Antonino Verde in Ribbeck im Havelland huldigt statt dem „Birnbaum“ lieber dem SSC Neapel. Er freut sich auf dessen Spiel im Berliner Olympiastadion.

Bekenntnis zu Neapel: Antonino Verde mit Söhnen und einem befreundeten Union-Fan in Ribbeck Foto: Gunnar Leue

Ribbeck taz | Berlin ist Metropole und bildet sich darauf eine Menge ein, weil: Leute und Trubel gibt’s hier ohne Ende. Anders als im Umland, wo viel weniger los ist, was man auch irgendwie gut findet, weil man sich dann mal vom Großstadtgewusel wochenenderholen kann. Zum Beispiel in Ribbeck, dem kleinen Dorf im Havelland, das fast genauso berühmt ist wie Berlin. Wegen eines Birnbaums, den der Dichter Theodor Fontane 1889 in ein Gedicht eingepflanzt hat. Angeblich kennt es fast jedes Kind, das hierzulande die Schule besucht hat. In Ribbeck selbst haben sie sich das zunutze gemacht und den „Birnenkult“ zum Schwerpunkt des Dorfmarketings erhoben.

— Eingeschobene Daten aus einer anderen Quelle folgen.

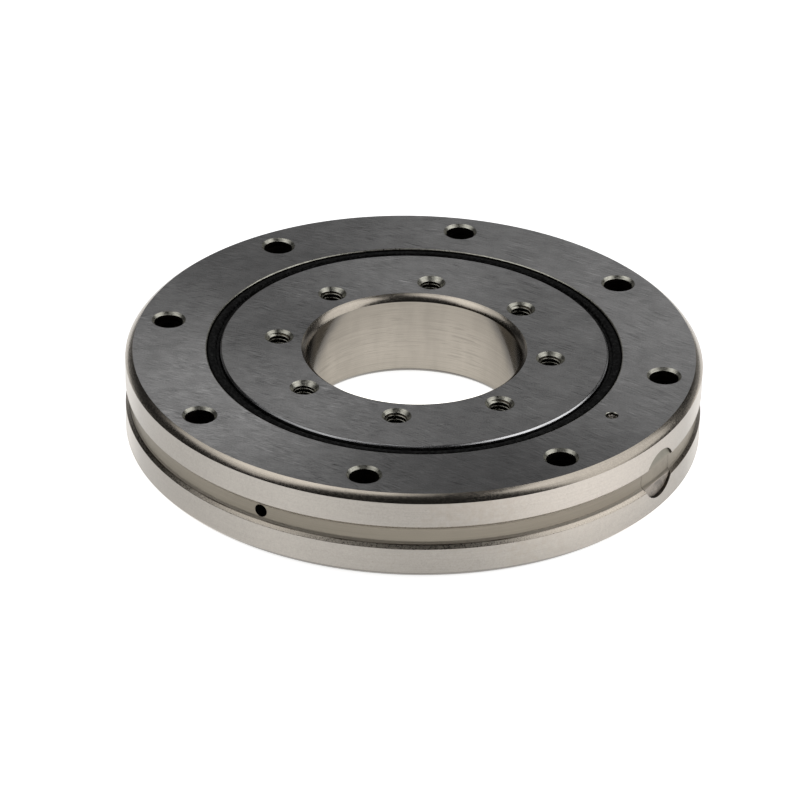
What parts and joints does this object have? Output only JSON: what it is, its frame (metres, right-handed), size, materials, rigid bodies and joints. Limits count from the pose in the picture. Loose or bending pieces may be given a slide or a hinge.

Antonino Verde wusste weder etwas vom Birnenkult noch von dem Gedicht über den „Herrn von Ribbeck zu Ribbeck im Havelland“, als er vor viereinhalb Jahren mit seiner Frau Rossana und seinen beiden Kindern aus Berlin in die märkische Gemeinde zog. Er stammt aus Italien, aus einer kleinen Stadt bei Neapel, wo er von Theodor Fontane nie etwas gehört hatte. Inzwischen weiß er natürlich, mit welcher Berühmtheit sein jetziger Heimatort in der weiten Welt verbunden wird. Das ändert jedoch nichts daran, dass Antonino Verde weiterhin nur seinen eigenen Kult pflegt. Und der heißt Napoli beziehungsweise SSC Neapel, der Fußballverein aus der Stadt am Vesuv.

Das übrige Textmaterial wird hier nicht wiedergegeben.